Useless Pencils

You hear a lot of hay made over the uselessness of art, but such claims take a pretty narrow view of use value. A poem is imminently valuable in at least several respects, especially if you think poets are legislators, priests, or purifiers of language. This requires one to be up pretty early and at it to execute with any dexterity. But those are poems. That’s an easy one. What do you do with, say, people who carve exquisite structures out of pencil lead?

Here’s one by Diem Chau
chameleon

Another by a hungarian artist known as cerkahegyzo
snake pencil

And here are a few by Dalton Ghetti
pencil-lead-sculpture dalton G

Anytime a familiar object is removed from its use-context and made into art our attention is especially arrested, and that wonder alone, if I can call it that, justifies its existence.
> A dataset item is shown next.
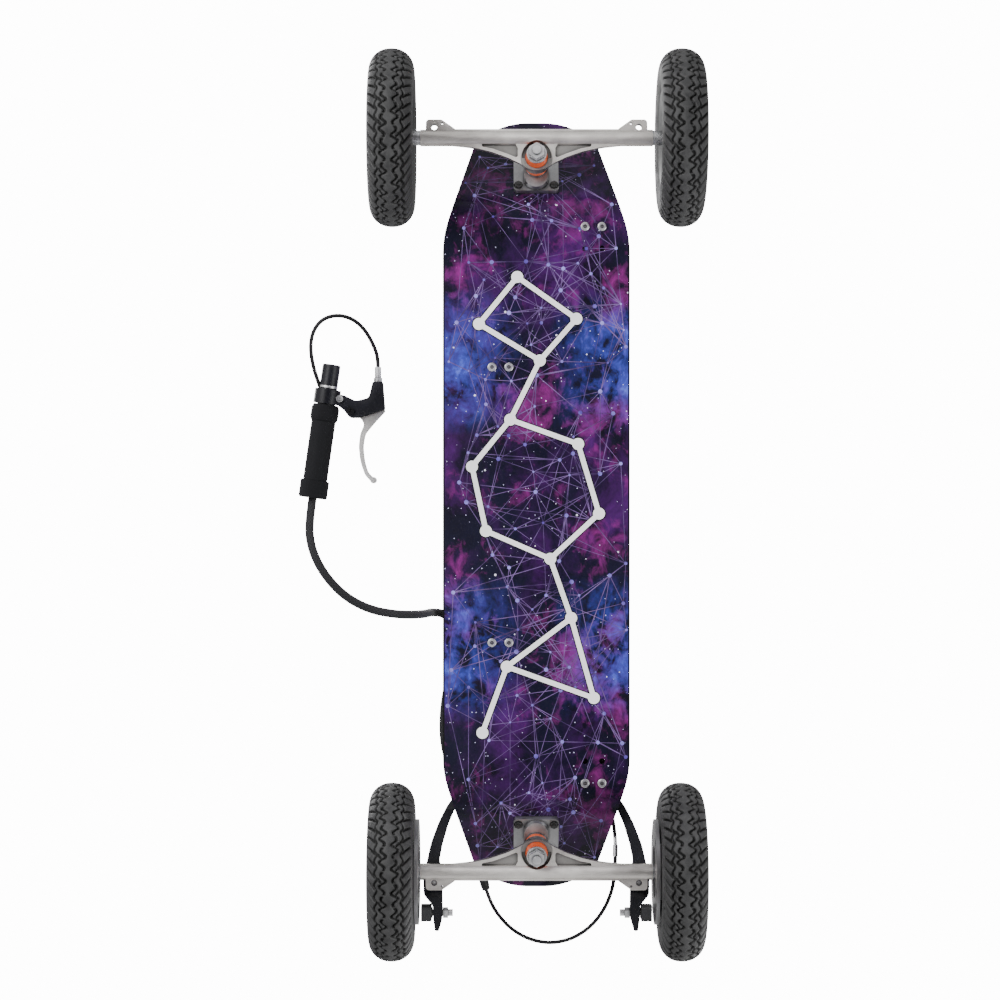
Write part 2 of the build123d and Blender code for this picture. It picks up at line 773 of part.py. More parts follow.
def turns(points):
    """Each corner's radius: 0.45 of the shorter run over the tangent of half the turn."""
    radii = []
    for a, b, c in zip(points, points[1:], points[2:]):
        ab, bc = Vector(*b) - Vector(*a), Vector(*c) - Vector(*b)
        half_turn = math.radians(ab.get_angle(bc)) / 2
        radii.append(0.45 * min(ab.length, bc.length) / math.tan(half_turn))
    return radii


def cord(points, r, name):
    """A round cord along straight runs and tangent arcs."""
    radii = turns(points)
    path = FilletPolyline(*points, radius=radii)
    start = Plane(points[0], z_dir=path % 0)
    tube = sweep(start * Circle(r), path=path)
    expected = math.pi * r * r * path.length
    print(f"{name}: length {path.length:.1f}, radii {[round(x) for x in radii]},", end=" ")
    print(f"volume {tube.volume:.1f} against {expected:.1f}")
    return tube


left_arm = arm()
save(at_rear(left_arm), "left_brake_arm")
right = mirrored(left_arm)
save(at_rear(right), "right_brake_arm")
pad = brake_pad()
save(at_rear(pad), "left_brake_pad")
save(at_rear(mirrored(pad)), "right_brake_pad")
post_set = pad_hardware()
clamp_line = along_y(anchor_s, axle_z + anchor_up)
clamp_from_y = lug_thick / 2 - lug_y
wire_clamp = rod(clamp_line, 3.5, clamp_from_y, clamp_from_y + 4, wire_r + play)
save([at_rear(p) for p in post_set], "left_pad_hardware")
save([at_rear(mirrored(p)) for p in post_set] + [at_rear(wire_clamp)], "right_pad_hardware")
stud = brake_stud()
save([at_rear(stud), at_rear(mirrored(stud))], "brake_studs")
noodle = cord(noodle_points(), noodle_r, "noodle")
ferrule_at = Vector(*noodle_points()[0])
ferrule_dir = (Vector(*noodle_points()[1]) - ferrule_at).normalized()
noodle += rod(Plane(ferrule_at, z_dir=ferrule_dir), 2.9, 0, 13)
save(at_rear(noodle), "cable_noodle")
boot = rod(clamp_line, 4.0, -20, 60.8, wire_r + 0.6)
save(at_rear(boot), "cable_boot")
wire = rod(clamp_line, wire_r, -80, 60.8)
save(at_rear(wire), "cable_wire")


# ---------------------------------------------------------------- bindings
def anchor_frame(index):
    """Middle of one binding, its anchor line's direction and its half span."""
    pair = front_anchors if index == 0 else [(-x, y) for x, y in front_anchors]
    (x0, y0), (x1, y1) = pair
    return ((x0 + x1) / 2, (y0 + y1) / 2), math.degrees(math.atan2(y0 - y1, x0 - x1)), math.dist(*pair) / 2


binding_floor = deck_top + grip_thick


def strap(index):
    """Padded arch over the instep."""
    (x, y), turn, half = anchor_frame(index)
    out = half - tab_from_bolts - tab_size[0] / 2 - gap
    outer = Ellipse(out, strap_high) & Pos(0, 150) * Rectangle(400, 300)
    inner = Ellipse(out - strap_thick, strap_high - strap_thick)
    arch = extrude(Plane.XZ * (outer - inner), strap_wide / 2, both=True)
    lift = binding_floor + binding_plate[2] + 2 * gap
    return Pos(x, y, lift) * Rotation(0, 0, turn) * arch


def binding_bracket(x, y, turn, towards):
    """Steel foot bolted to the deck, with an upright for the strap's end."""
    foot = Pos(x - math.copysign(plate_inboard, x), y, 0) * Box(*binding_plate, align=upright)
    foot = fillet(foot.edges().filter_by(Axis.Z), 6)
    tab = Box(*tab_size, align=upright)
    tab = fillet(tab.edges().filter_by(Axis.X).group_by(Axis.Z)[-1], 8)
    foot += Pos(x, y, 0) * Rotation(0, 0, turn) * Pos(towards * tab_from_bolts, 0, 0) * tab
    foot = Pos(0, 0, binding_floor + gap) * foot
    for side in (-1, 1):
        foot -= rod(along_z(x, y + side * anchor_bolt_gap / 2), binding_bolt_r + 0.3, 0, 300)
    return foot


def binding_bolt(x, y):
    p = along_z(x, y)
    bolt = rod(p, binding_bolt_r, deck_z, binding_floor + 9)
    head = rod(p, bolt_head_r, deck_z - bolt_head_h, deck_z)
    head = fillet(head.edges().group_by(Axis.Z)[0], bolt_head_h - 1)
    bolt += head
    return bolt - hexagon(p, 4, deck_z - bolt_head_h - 1, deck_z - 0.8)


brackets, strap_nodes, pads = [], [], []
for index in (0, 1):
    (cx, cy), turn, half = anchor_frame(index)
    pair = front_anchors if index == 0 else [(-x, y) for x, y in front_anchors]
    brackets += [binding_bracket(*pair[0], turn, -1), binding_bracket(*pair[1], turn, 1)]
    strap_nodes.append(strap(index))
    sole = fillet(Box(*foot_pad, align=upright).edges().filter_by(Axis.Z), 30)
    pads.append(Pos(cx, cy, binding_floor + gap) * Rotation(0, 0, turn) * sole)
save(brackets, "binding_brackets")
save(strap_nodes[0], "front_binding_strap")
save(strap_nodes[1], "rear_binding_strap")
save(pads, "foot_pads")
nut_seat = binding_floor + gap + binding_plate[2]
stack = [binding_bolt(x, y) for x, y in binding_holes()]
stack += [
    hexagon(along_z(x, y), 9.5, nut_seat, nut_seat + 4.5, binding_bolt_r + 0.02)
    for x, y in binding_holes()
]
save(stack, "binding_bolts")


# ---------------------------------------------------------------- hand lever
turn_rad = math.radians(handle_turn)
handle_dir = Vector(math.cos(turn_rad), math.sin(turn_rad), 0)
handle_plane = Plane((*handle_foot, handle_z), x_dir=(0, 0, 1), z_dir=handle_dir)


def handle_round(points):
    """A turned piece on the handle, from (radius, station) corners."""
    face = make_face(Polyline(*[(r, 0, t) for r, t in points], close=True))
    return handle_plane.location * revolve(face, Axis.Z)


def cable_bore():
    """Slanted hole where the lever's cable enters the handle tube."""
    a, b = Vector(*lever_cable_points[-2]), Vector(*lever_cable_points[-1])
    line = Plane(a, z_dir=(b - a).normalized())
    return rod(line, cable_r + gap, -2, (b - a).length + 3)


def handle_tube():
    tube = rod(handle_plane, handle_r, 3, handle_len)
    tube = fillet(tube.edges().sort_by(Axis((0, 0, 0), tuple(handle_dir)))[-1:], 2)
    tube -= rod(handle_plane, handle_bore, 2, handle_len - 3)
    return tube - cable_bore()


def lever_bracket():
    """Clamp round the handle, the fork that carries the lever, and the cable boss."""
    outline = [
        (124.6, -226.0), (121.5, -214.0), (115.7, -201.9), (119.0, -187.5), (adjuster_x, -183.2),
        (adjuster_x, -171.8), (106.2, -169.5), (101.5, -183.0), (96.8, -197.5), (96.8, -208.6),
        (104.6, -214.5), (112.0, -223.5),
    ]
    fork = extrude(flat(outline, [2, 6, 6, 6, 1.5, 1.5, 2, 8, 4, 5, 4, 2]), 2 * bracket_half)
    body = Pos(0, 0, handle_z - bracket_half) * fork
    body += rod(handle_plane, clamp_r, clamp_from, clamp_to)
    body -= rod(handle_plane, handle_r + 0.02, 80, 140)
    slot = flat([(80, -216), (118, -216), (118, -160), (80, -160)])
    reach = lever_half + gap
    body -= Pos(0, 0, handle_z - reach) * extrude(slot, 2 * reach)
    body -= rod(along_z(*lever_pivot), lever_pin_r, 0, 40)
    body -= rod(along_z(*clamp_screw), lever_pin_r, 0, 40)
    for x, y in (lever_pivot, clamp_screw):
        body -= rod(along_z(x, y), screw_head_r + gap, -10, handle_z - bracket_half)
    cable_line = Plane((0, adjuster_y, handle_z), x_dir=(0, 1, 0), z_dir=(1, 0, 0))
    body -= rod(cable_line, 2.5 + play, 110, 150)
    return body - cable_bore()


def lever():
    """Pull lever: a root in the fork and a bent blade with a ball end."""
    blade = [
        (110.5, -206), (112, -192), (110.0, -174), (104.5, -168.6), (92.7, -179.7), (79, -191.2),
        (65, -193.8), (48, -192), (36, -188.2), (28.5, -180.5), (25.0, -184.0), (33, -191.6),
        (47, -196.8), (65, -198.8), (79, -197.0), (90, -192.5), (97, -197), (99.5, -208),
    ]
    radii = [4, 4, 4, 2, 30, 14, 40, 60, 14, 2, 2, 14, 60, 40, 20, 6, 6, 4]
    body = extrude(flat(blade, radii), 2 * lever_half)
    body += Pos(*lever_pivot, 0) * Cylinder(5.5, 2 * lever_half, align=upright)
    body += Pos(27.6, -182.4, 0) * Cylinder(3.6, 2 * lever_half, align=upright)
    body = Pos(0, 0, handle_z - lever_half) * body
    return body - rod(along_z(*lever_pivot), lever_pin_r + play, 0, 40)


def lever_screws():
    low, high = handle_z - bracket_half, handle_z + bracket_half
    screws = []
    for x, y in (lever_pivot, clamp_screw):
        screw = rod(along_z(x, y), lever_pin_r, low, high + 1)
        screw += rod(along_z(x, y), screw_head_r, low - 2.5, low)
        screws.append(screw - hexagon(along_z(x, y), 3.5, low - 3, low - 1))
    return screws


def adjuster():
    """Barrel adjuster: a knurled nut and a threaded stem, both bored for the wire."""
    line = Plane((0, adjuster_y, handle_z), x_dir=(0, 1, 0), z_dir=(1, 0, 0))
    body = rod(line, 2.5, adjuster_x - 8, adjuster_x + 0.1)
    body += rod(line, 4.8, adjuster_x + 0.1, adjuster_x + 4.5)
    body += rod(line, 3.6, adjuster_x + 4.5, lever_cable_points[0][0] - 0.1)
    return body - rod(line, 1.2, 100, 200)


save(handle_tube(), "handle_tube")
grip_profile = [
    (handle_r + 0.02, collar_len),
    (grip_r, collar_len),
    (grip_r, grip_end),
    (grip_flange_r - 0.8, grip_end + 1.5),
    (grip_flange_r, grip_end + 5),
    (grip_flange_r, flange_end - 4),
    (grip_r, flange_end),
    (handle_r + 0.02, flange_end),
]
save(handle_round(grip_profile), "foam_grip")
collar_profile = [
    (0, 0), (collar_r - 1.5, 0), (collar_r, 1.5), (collar_r, collar_len - 1), (collar_r - 1, collar_len),
    (handle_r + 0.02, collar_len), (handle_r + 0.02, 3), (0, 3),
]
save(handle_round(collar_profile), "grip_collar")
save(lever_bracket(), "lever_bracket")
save(lever(), "brake_lever")
save(lever_screws(), "lever_screws")
save(adjuster(), "barrel_adjuster")

# ---------------------------------------------------------------- cords
save(cord(lever_cable_points, cable_r, "lever cable"), "lever_cable")
save(cord(sleeve_points, sleeve_r, "leash sleeve"), "leash_sleeve")
save(cord(brake_cable_points, cable_r, "brake cable"), "brake_cable")
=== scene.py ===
# %% [markdown]
# # An all-terrain board, seen from below
# The board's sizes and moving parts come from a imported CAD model, in metres, with X towards the nose,
# Y to the left and Z up. This lesson adds what CAD leaves out: rubber, cast metal, printed varnish,
# webbing and cables. Every piece we make but the brake cable rides on one of the model's bodies, so it
# moves as they do.

# %% Load the frame
import math

import bmesh
import bpy
import numpy as np
from mathutils import Matrix, Vector


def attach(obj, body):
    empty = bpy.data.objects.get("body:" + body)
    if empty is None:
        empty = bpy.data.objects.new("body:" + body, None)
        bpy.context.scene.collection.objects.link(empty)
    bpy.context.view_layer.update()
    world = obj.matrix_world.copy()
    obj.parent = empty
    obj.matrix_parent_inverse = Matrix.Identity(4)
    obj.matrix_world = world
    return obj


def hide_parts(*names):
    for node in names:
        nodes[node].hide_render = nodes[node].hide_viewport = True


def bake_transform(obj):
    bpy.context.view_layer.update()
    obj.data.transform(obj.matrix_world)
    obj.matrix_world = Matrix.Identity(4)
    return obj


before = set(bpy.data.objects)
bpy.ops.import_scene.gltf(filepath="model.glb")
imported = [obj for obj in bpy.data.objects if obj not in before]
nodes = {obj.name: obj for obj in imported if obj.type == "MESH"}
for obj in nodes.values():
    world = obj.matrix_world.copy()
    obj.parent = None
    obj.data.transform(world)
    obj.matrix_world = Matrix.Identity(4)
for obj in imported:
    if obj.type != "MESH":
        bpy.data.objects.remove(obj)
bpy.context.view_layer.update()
mm = 0.001
axle_x, axle_z, kingpin_x = 0.420, 0.1015, 0.3955
deck_z, pad_floor = 0.1135, 0.1266

# %% [markdown]
# ## Camera, floor and light
# We look straight up at the board from three metres below, with the nose at the top of the picture.
# The floor is a real plane under the wheels, but its back is clear, so it hides nothing from below.

# %% Camera, floor and light
def look(name, place, right, up, lens):
    """A camera from its place and the directions of the picture's right and top."""
    data = bpy.data.cameras.new(name)
    data.lens, data.sensor_width = lens, 36.0
    data.clip_end = 200
    camera = bpy.data.objects.new(name, data)
    bpy.context.scene.collection.objects.link(camera)
    x, y = Vector(right), Vector(up)
    turn = Matrix((x, y, x.cross(y))).transposed().to_4x4()
    camera.matrix_world = Matrix.Translation(place) @ turn
    return camera


bpy.context.scene.camera = look("camera", (0.0056, -0.0418, -2.8985), (0, 1, 0), (1, 0, 0), 94.33)


def soft_light(name, place, aim, size, watts):
    """A square soft box that faces a point."""
    data = bpy.data.lights.new(name, "AREA")
    data.size, data.energy = size, watts
    lamp = bpy.data.objects.new(name, data)
    bpy.context.scene.collection.objects.link(lamp)
    lamp.location = place
    lamp.rotation_euler = (Vector(aim) - Vector(place)).to_track_quat("-Z", "Y").to_euler()
    return lamp


soft_light("low_left", (1.3, -1.7, -1.9), (0, 0, 0.1), 1.3, 105)
soft_light("low_right", (-0.9, 2.0, -1.8), (0, 0, 0.1), 1.0, 70)
soft_light("high_key", (0.9, -1.4, 2.3), (0, 0, 0.1), 1.6, 45)
soft_light("high_fill", (-1.8, 1.5, 1.6), (0, 0, 0.1), 1.4, 22)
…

Our health demands that we experience legitimate wonder; but the capacity for it can become atrophied or corrupted, and it seems that maybe it has. Maybe wondrous works and discoveries are so common, and so available through YouTube videos and pills and in our pockests, this function has been merely exhausted. Of course, a person must have some capacity for wonder to know what it means to need it or to desire its exercise or renewal. Probably most everyone by now has heard Louis C.K. do his bit: Everything’s Amazing and Nobody’s Happy. So feast your eyes on pencil lead art and learn to love your 21st century life.